Congrats Chelsea, sounds like your demo went well! I know what you mean about trying to treat your model like a "customer"--my friend kept making funny faces at me during my demo as if to say, "woman, who are you trying to kid?" Haha. But I must've done something right and was hired--going on a year now with MAC 
	

	
	
		
		

		
			





Good luck and keep us posted on the outcome!


----------



## breezybabe89 (Aug 30, 2009)

I had my demo interview in May, and unfortunately I didn't get the job. 
	

	
	
		
		

		
		
	


	




 The manager told me my application and color choices were good; however, she said I sounded more like I was giving instructions than actually talking with a customer.
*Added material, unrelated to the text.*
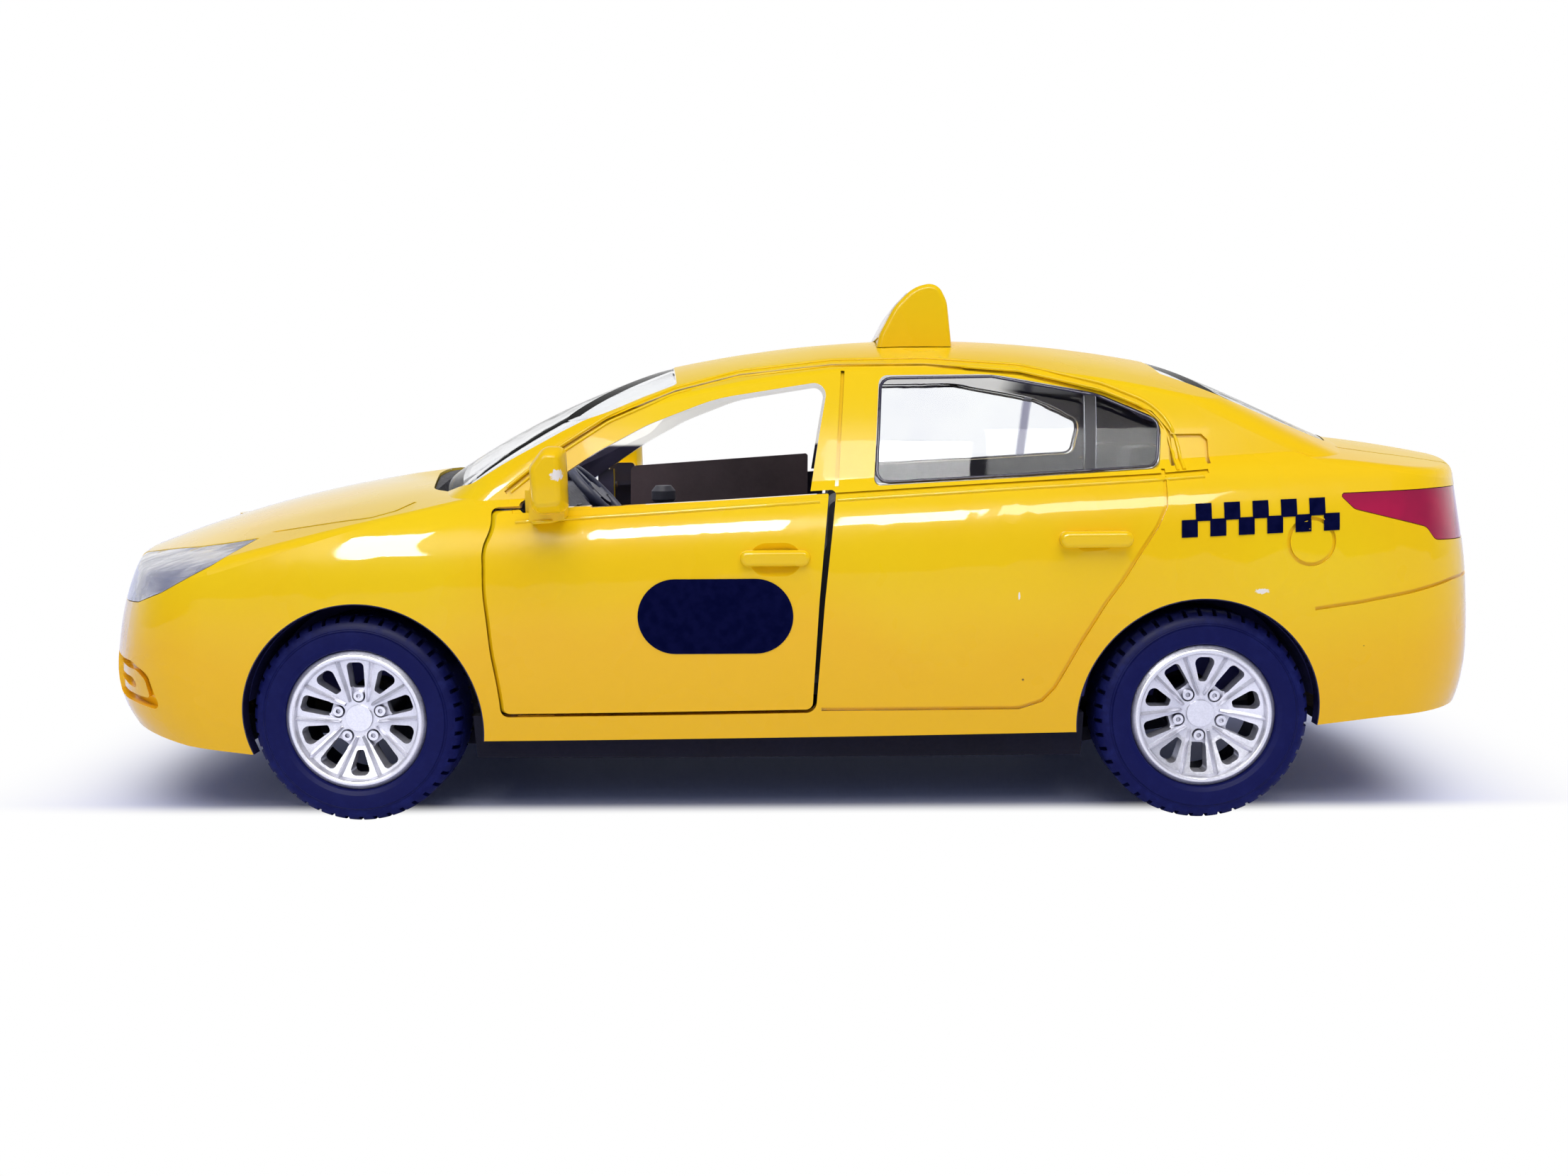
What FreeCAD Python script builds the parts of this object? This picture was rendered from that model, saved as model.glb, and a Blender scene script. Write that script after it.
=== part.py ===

I think that because I chose to bring in a friend as a model I didn't quite know how to talk and not make it sound awkward. But you're interview sounds as if it went well, and if not you can always reapply in 5 months. In fact I was in there the other day and the manager asked me to reapply this October! Good luck and keep us posted!


----------



## Sushi~Flower (Aug 31, 2009)

Good Luck!
I was just hired a couple weeks ago....I was a little concerned about my model as well since she is a really good friend ..but they pulled the ole' switch-a-roo on me when I arrived and swapped models with the other girl that was interviewing so although it was a new face, I could talk a little more easily 
	

	
	
		
		

		
		
	


	




 Keep us posted on the answer


----------



## kolas (Sep 6, 2009)

Thanks guys!!
Sooo i heard back and the manager said she love me and the make up I did; however, they ended up going with someone else 
	

	
	
		
		

		
		
	


	




   BUT she said since she really liked me and knew another location that was hiring and would be a good fit she gave me a referral to them! I had the interview today, really short and sweet but went well and i dont have to do another makeup demo! i should know on Friday if i get the job or not. keep you guys posted!


----------



## SassyMochaJess (Sep 11, 2009)

Good luck!


----------



## kariii (Sep 11, 2009)

goood luck!!


----------



## kolas (Sep 16, 2009)

Ok so here we go again!  i now have another interview on Friday at a location only 5 blocks from my apt since i didn't get the job at the previous location and they referred me to this MAC now!  I have the interview then another makeup demo for this location right after! Any tips to really wow and work this makeup demo?? or interview!?  I'm really hoping 3rd times a charm 
	

	
	
		
		

		
		
	


	



Thanks guys! And let you know once again how it all goes!

Chelsea xo


----------